While HTML itself does not care whether a page scrolls horizontally
or vertically, the draft does seem to make the assumption that
pags will be scrolled vertically.  For example, there are statements
such as:

| Visual rendering of paragraphs 
| How paragraphs are rendered visually depends on the user agent.
| Paragraphs are usually rendered flush left with a ragged right
| margin. Other defaults are appropriate for right-to-left scripts. 
| HTML user agents have traditionally rendered paragraphs with white
| space before and after, e.g., 
[example deleted]

in the section on text (text.html), and similar statements in the
section that defines the table row groups (referring to a theoretical
visual agent rendering a table using vertical scroll bars).

Now, it's arguable to debate whether or not HTML should provide
equal opportunity for long pages that wish to be display using
horizontal scrolling instead of vertical scrolling.  It is not
merely a matter of "layout", as Liam Quinn argued.  Instead, HTML is
currently "hard-wired" to be vertically oriented--through the
deprecated alignment values, such as LEFT and RIGHT.

Since these attributes are all deprecated anyway, I don't believe
that HTML has to make accommodations for horizontal scrolling.
But the HTML draft should clarify that for visual user
agents, a vertical orientation is an implicit assumption.

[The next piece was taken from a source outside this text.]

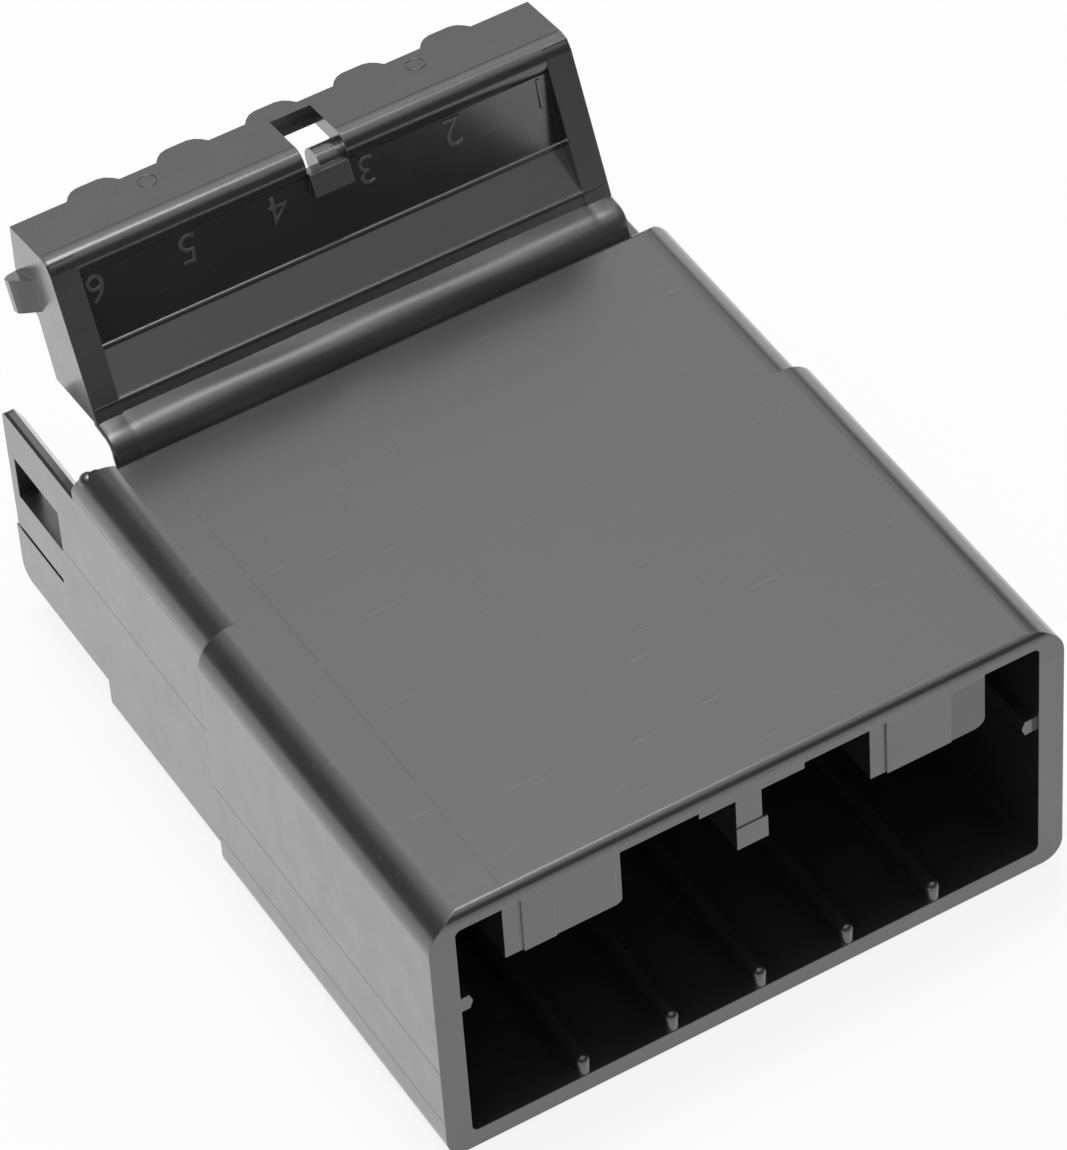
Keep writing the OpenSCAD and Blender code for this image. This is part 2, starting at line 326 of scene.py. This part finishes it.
def black_nylon(name, base, rough, coat_rough=0.2, mould_lines=(), witness=None, patch=None, scuffs=1.0, dust=1.0,
                grain=1.0):
    made, tree = new_material(name)
    edges = node(tree, "ShaderNodeGroup", -1100, 300, node_tree=broken_edges).outputs
    skin = node(tree, "ShaderNodeGroup", -1100, 0, {"Grain": grain}, node_tree=moulded_skin).outputs
    touched = node(
        tree, "ShaderNodeGroup", -1100, -300, {"Scuffs": scuffs, "Dust": dust}, node_tree=handling
    ).outputs
    lines = tool_lines(tree, mould_lines, witness)

    # The lines are cut into the skin, and the edges' rounding carries both
    height = math_node(tree, "MULTIPLY_ADD", -700, -100, lines, -7.0, skin["Height"])
    relief = node(
        tree, "ShaderNodeBump", -300, 100,
        {"Strength": 0.35, "Distance": 0.000012, "Height": height, "Normal": edges["Normal"]},
    )

    # Painted highlight makes the broken edges paler than the skin; scuffs are paler from wear, and dust is paler still
    edge_highlight = math_node(tree, "MULTIPLY", -700, 300, edges["Edge"], 0.45)
    rubbed = math_node(tree, "MULTIPLY", -700, -250, touched["Scuff"], 0.5)
    highlight_and_scuff = math_node(tree, "MAXIMUM", -500, 200, edge_highlight, rubbed)
    highlight_and_wear_tone = [0.075 + channel for channel in base]
    tone = node(
        tree, "ShaderNodeMix", -300, 400,
        {"Factor": highlight_and_scuff, "A": (*base, 1.0), "B": (*highlight_and_wear_tone, 1.0)},
        data_type="RGBA",
    )
    dusty = node(
        tree, "ShaderNodeMix", -100, 400,
        {"Factor": touched["Speck"], "A": tone.outputs["Result"], "B": (0.30, 0.29, 0.28, 1.0)},
        data_type="RGBA",
    )

    # The gloss drifts slowly over the skin and is lost in scuffs, in the tool's lines and in the rubbed patch
    dulled = math_node(tree, "MULTIPLY_ADD", -500, -50, skin["Cloud"], 0.2, rough - 0.1)
    dulled = math_node(tree, "MULTIPLY_ADD", -350, -150, touched["Scuff"], 0.12, dulled)
    dulled = math_node(tree, "MULTIPLY_ADD", -200, -250, lines, 0.4, dulled)
    if patch is not None:
        dulled = math_node(tree, "MULTIPLY_ADD", -50, -350, rubbed_patch(tree, *patch), 0.25, dulled)

    nylon = node(
        tree, "ShaderNodeBsdfPrincipled", 200, 200,
        {
            "Base Color": dusty.outputs["Result"], "Roughness": dulled, "Normal": relief.outputs[0],
            "IOR": 1.62, "Specular IOR Level": 0.5,
            "Coat Weight": 1.0, "Coat IOR": 1.58, "Coat Roughness": coat_rough,
        },
    )
    node(tree, "ShaderNodeOutputMaterial", 500, 200, {"Surface": nylon.outputs[0]})
    return made


hood_back = mouth.y + 0.0185
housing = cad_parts["housing"]
housing.data.materials.clear()
housing.data.materials.append(black_nylon(
    "black_nylon_body", (0.022, 0.022, 0.024), 0.34,
    mould_lines=(
        (0.0053, mouth.y, hood_back),
        (0.0022, mouth.y, hood_back),
        (0.0074, hood_back, mouth.y + 0.0321),
        (0.0122, hood_back, mouth.y + 0.0302),
    ),
    witness=-0.0112, patch=(0.0094, 0.0098),
))

# ---------------------------------------------------------------------------------------------------------------------
# Living hinge. A strap of the same nylon, three tenths of a millimetre thick, that rises out of the body behind the
# top wall and curls back to the cover. It is moulded with both and bends each time the cover is moved.
strap_half_width = 0.0125
strap_root = Vector((0.0, mouth.y + 0.02931, 0.01322))
above_root = Vector((0.0, mouth.y + 0.02947, 0.01348))
bend_centre = Vector((0.0, mouth.y + 0.0304, 0.01373))
bend_radius = 0.0008
bend_steps = 12
path = [strap_root, above_root]
for step in range(bend_steps + 1):
    angle = math.radians(172.0 - step * 82.0 / bend_steps)
    path.append(bend_centre + Vector((0.0, math.cos(angle), math.sin(angle))) * bend_radius)
for step in range(1, 6):
    path.append(bend_centre + Vector((0.0, 0.00016 * step, bend_radius + 0.00001 * step)))

# Across the strap, as shares of its half width: close rows at the rounded ends and at the shallow groove inside them
groove = 0.905
end_rows = [groove - 0.01, groove, groove + 0.01, 0.97, 0.992, 1.0]
across = [-share for share in reversed(end_rows)] + [0.087 * (i - 10) for i in range(21)] + end_rows


def half_thickness(along, share, grooved):
    thick = 0.00014 + 0.00002 * abs(2.0 * along - 1.0)
    if abs(share) > 0.98:
        thick *= 0.55 if abs(share) > 0.995 else 0.85
    if grooved and abs(abs(share) - groove) < 0.004:
        thick *= 0.86
    return thick


points = []
for side in (1.0, -1.0):
    for i, centre in enumerate(path):
        ahead = path[min(i + 1, len(path) - 1)] - path[max(i - 1, 0)]
        outwards = Vector((0.0, -ahead.z, ahead.y)).normalized()
        for share in across:
            ripple = 0.000012 * math.sin(share * 9.0 + i * 0.5)
            lift = side * half_thickness(i / (len(path) - 1), share, side > 0) + ripple
            at = centre + outwards * lift
            points.append((share * strap_half_width, at.y, at.z))

rows, columns = len(path), len(across)
one_side = rows * columns
faces = []
for i in range(rows - 1):
    for j in range(columns - 1):
        a = i * columns + j
        outer_face = (a, a + 1, a + columns + 1, a + columns)
        faces.append(outer_face)
        faces.append(tuple(one_side + corner for corner in reversed(outer_face)))
rim = [j for j in range(columns)] + [i * columns + columns - 1 for i in range(1, rows)]
rim += [(rows - 1) * columns + j for j in range(columns - 2, -1, -1)] + [i * columns for i in range(rows - 2, 0, -1)]
for a, b in zip(rim, rim[1:] + rim[:1]):
    faces.append((b, a, a + one_side, b + one_side))

strap_mesh = bpy.data.meshes.new("hinge_strap")
strap_mesh.from_pydata(points, [], faces)
strap_mesh.polygons.foreach_set("use_smooth", [True] * len(strap_mesh.polygons))
strap_mesh.update()
strap_mesh.materials.append(black_nylon(
    "black_nylon_strap", (0.026, 0.026, 0.028), 0.42, coat_rough=0.36, scuffs=0.8, dust=0.5, grain=0.9
))
strap = add_object("hinge_strap", strap_mesh)
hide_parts("hinge_film")
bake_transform(strap)

# ---------------------------------------------------------------------------------------------------------------------
# Rear cover. A tray of the same nylon with a scalloped flange, a release slot with its tongue, and two latch nubs.
# Its hollow side is polished more than the housing's outside.
cover_nylon = black_nylon(
    "black_nylon_cover", (0.018, 0.018, 0.020), 0.26, coat_rough=0.17, scuffs=0.7, dust=0.7, grain=0.5
)
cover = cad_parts["rear_cover"]
cover.data.materials.clear()
cover.data.materials.append(cover_nylon)

# ---------------------------------------------------------------------------------------------------------------------
# Column numbers. Plain raised figures on the cover's panel, one for each column of contacts, engraved in the mould.
# They read the right way up from behind when the cover is shut.
x_axis = Vector((1.0, 0.0, 0.0))
cover_lean = math.radians(66.5)
cover_foot = mouth + Vector((0.0, 0.0309, 0.01468))
up_cover = Vector((0.0, math.cos(cover_lean), math.sin(cover_lean)))
out_of_tray = Vector((0.0, -math.sin(cover_lean), math.cos(cover_lean)))


def on_cover(along, out):
    return cover_foot + up_cover * along + out_of_tray * out


def frame_of(across, up, out):
    return Matrix((across, up, out)).transposed().to_4x4()


def plain_mesh(thing):
    bpy.context.view_layer.update()
    mesh = bpy.data.meshes.new_from_object(thing.evaluated_get(bpy.context.evaluated_depsgraph_get()))
    bpy.data.objects.remove(thing)
    return mesh


panel_foot = on_cover(0.0025, -0.00105)
panel_head = on_cover(0.0066, -0.0002)
panel_up = (panel_head - panel_foot).normalized()
panel_out = x_axis.cross(panel_up).normalized()
figure_line = panel_foot + panel_up * 0.0030
figure_height = 0.0014
figure_squeeze = 0.95
figure_relief = 0.0020  # scales the letters' own depth
# The figures' paler tone is a painted highlight: they are moulded in the cover's own black nylon.
figure_nylon_painted_highlight = black_nylon("black_nylon_figures_painted_highlight", (0.07, 0.07, 0.073), 0.38, scuffs=0.0, dust=0.0)


def raised_figure(figure, x):
    letter = bpy.data.curves.new("figure", "FONT")
    letter.body = figure
    letter.size = 1.0
    letter.align_x = "CENTER"
    letter.align_y = "CENTER"
    letter.extrude = 0.028
    letter.bevel_depth = 0.006
    letter.bevel_resolution = 1
    letter.offset = -0.012
    mesh = plain_mesh(add_object("figure", letter))
    low = [min(v.co[k] for v in mesh.vertices) for k in (0, 1)]
    high = [max(v.co[k] for v in mesh.vertices) for k in (0, 1)]
    tall = figure_height / (high[1] - low[1])
    centred = Matrix.Translation((-(low[0] + high[0]) / 2, -(low[1] + high[1]) / 2, 0.0))
    sized = Matrix.Diagonal((tall * figure_squeeze, tall, figure_relief, 1.0))
    stood = Matrix.Translation(figure_line + x_axis * x) @ frame_of(-x_axis, -panel_up, panel_out)
    mesh.transform(stood @ sized @ centred)
    mesh.materials.clear()
    mesh.materials.append(figure_nylon_painted_highlight)
    return add_object("figure_" + figure, mesh)


for figure, x in zip("654321", (-0.01065, -0.0063, -0.0020, 0.00225, 0.00645, 0.01075)):
    raised = raised_figure(figure, x)
    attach(raised, "cover")

# ---------------------------------------------------------------------------------------------------------------------
# Ejector marks. Two round witness marks on the flange, left by the pins that push the moulding out of the mould.
# Each is a thin raised ring.
flange_near = on_cover(0.00761, -0.00058)
flange_far = on_cover(0.00838, -0.00326)
down_flange = (flange_far - flange_near).normalized()
flange_out = down_flange.cross(x_axis).normalized()
if flange_out.z < 0:
    flange_out = -flange_out
marks_centre = flange_near + down_flange * 0.0019

mark_tree, given = new_group(
    "ejector_marks", {"Ring Radius": 0.00042, "Wall Radius": 0.00003, "Spread": 0.0129, "Middle": 0.0},
    {"Geometry": "NodeSocketGeometry"}, kind="GeometryNodeTree",
)
half_back = math_node(mark_tree, "MULTIPLY_ADD", -1100, 250, given["Spread"], -0.5, given["Middle"])
first = node(mark_tree, "ShaderNodeCombineXYZ", -850, 250, {"X": half_back})
gap = node(mark_tree, "ShaderNodeCombineXYZ", -850, 100, {"X": given["Spread"]})
row = node(
    mark_tree, "GeometryNodeMeshLine", -600, 200,
    {"Count": 2, "Start Location": first.outputs[0], "Offset": gap.outputs[0]},
)
ring = node(
    mark_tree, "GeometryNodeCurvePrimitiveCircle", -850, -100, {"Resolution": 28, "Radius": given["Ring Radius"]}
)
wall_ring = node(
    mark_tree, "GeometryNodeCurvePrimitiveCircle", -850, -300, {"Resolution": 6, "Radius": given["Wall Radius"]}
)
tube = node(
    mark_tree, "GeometryNodeCurveToMesh", -600, -100,
    {"Curve": ring.outputs[0], "Profile Curve": wall_ring.outputs[0]},
)
copies = node(
    mark_tree, "GeometryNodeInstanceOnPoints", -350, 100, {"Points": row.outputs[0], "Instance": tube.outputs[0]}
)
real = node(mark_tree, "GeometryNodeRealizeInstances", -100, 100, {0: copies.outputs[0]})
painted = node(
    mark_tree, "GeometryNodeSetMaterial", 150, 100, {"Geometry": real.outputs[0], "Material": cover_nylon}
)
node(mark_tree, "NodeGroupOutput", 400, 100, {0: painted.outputs[0]})

maker = add_object("ejector_maker", bpy.data.meshes.new("ejector_maker"))
maker.modifiers.new("ejector_marks", "NODES").node_group = mark_tree
mark_mesh = plain_mesh(maker)
turned = frame_of(x_axis, flange_out.cross(x_axis), flange_out)
mark_mesh.transform(Matrix.Translation(marks_centre) @ turned)
marks = add_object("ejector_marks", mark_mesh)
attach(marks, "cover")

Future versions of CSS *should* allow for horizontal scrolling,
however.  Perhaps this can be achieved by allowing authors to define
a canvas size which will force visual user agents to layout the page
using one orientation or another.

Currently, a Web author who wishes to create a horizontally-oriented
page must abuse tables.  There is no recourse in CSS-1 for
horizontal scrolling.  Further debate on how future levels of CSS-1
should handle this issue (which is unrelated to how a page is
printed) should take place on www-style.